_PROBLEM STATEMENT_
Copy down all of the data underneath, exactly as shown.

_DATA SECTION_
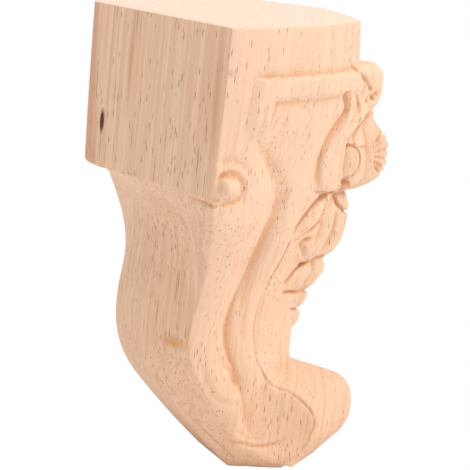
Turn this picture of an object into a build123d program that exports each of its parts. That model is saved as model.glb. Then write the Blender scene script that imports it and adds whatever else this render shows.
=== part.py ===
"""Carved wooden furniture leg: a flat-topped corner block, an S-curved leg with scroll
bands, a rolled toe, and a shell, leaves and husks carved down the front.

Millimetres, +Z up, the front towards -Y. The leg is symmetric about the plane X = 0.
The pattern is drawn as places (out, forward, up): out from the plane X = 0, forward from
the block's back strip, up from the foot. One pattern serves any size of leg.
"""

import os

from build123d import *

# Driving dimensions.
LEG_HEIGHT = 100.0
BLOCK_WIDTH = 62.5
BLOCK_DEPTH = 57.2
CARVING_RELIEF = 1.0

# Size of the leg that the pattern was drawn for.
PATTERN_HEIGHT = 100.0
PATTERN_WIDTH = 62.5
PATTERN_DEPTH = 57.2
OUT = BLOCK_WIDTH / PATTERN_WIDTH
FORWARD = BLOCK_DEPTH / PATTERN_DEPTH
UP = LEG_HEIGHT / PATTERN_HEIGHT

NEAR, FAR = -1, 1


def at(out, forward, up, side=NEAR):
    """A place of the pattern, on the near (-X) or the far (+X) side."""
    return Vector(side * out * OUT, -forward * FORWARD, up * UP)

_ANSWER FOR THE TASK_
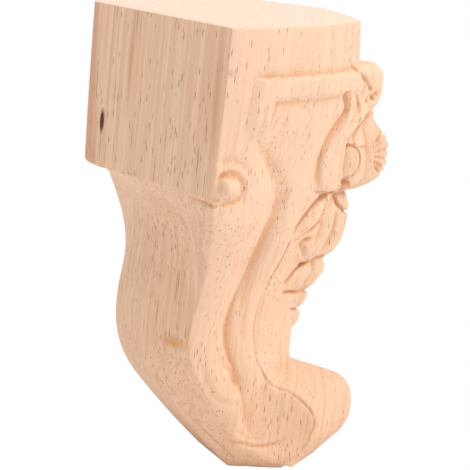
Turn this picture of an object into a build123d program that exports each of its parts. That model is saved as model.glb. Then write the Blender scene script that imports it and adds whatever else this render shows.
=== part.py ===
"""Carved wooden furniture leg: a flat-topped corner block, an S-curved leg with scroll
bands, a rolled toe, and a shell, leaves and husks carved down the front.

Millimetres, +Z up, the front towards -Y. The leg is symmetric about the plane X = 0.
The pattern is drawn as places (out, forward, up): out from the plane X = 0, forward from
the block's back strip, up from the foot. One pattern serves any size of leg.
"""

import os

from build123d import *

# Driving dimensions.
LEG_HEIGHT = 100.0
BLOCK_WIDTH = 62.5
BLOCK_DEPTH = 57.2
CARVING_RELIEF = 1.0

# Size of the leg that the pattern was drawn for.
PATTERN_HEIGHT = 100.0
PATTERN_WIDTH = 62.5
PATTERN_DEPTH = 57.2
OUT = BLOCK_WIDTH / PATTERN_WIDTH
FORWARD = BLOCK_DEPTH / PATTERN_DEPTH
UP = LEG_HEIGHT / PATTERN_HEIGHT

NEAR, FAR = -1, 1


def at(out, forward, up, side=NEAR):
    """A place of the pattern, on the near (-X) or the far (+X) side."""
    return Vector(side * out * OUT, -forward * FORWARD, up * UP)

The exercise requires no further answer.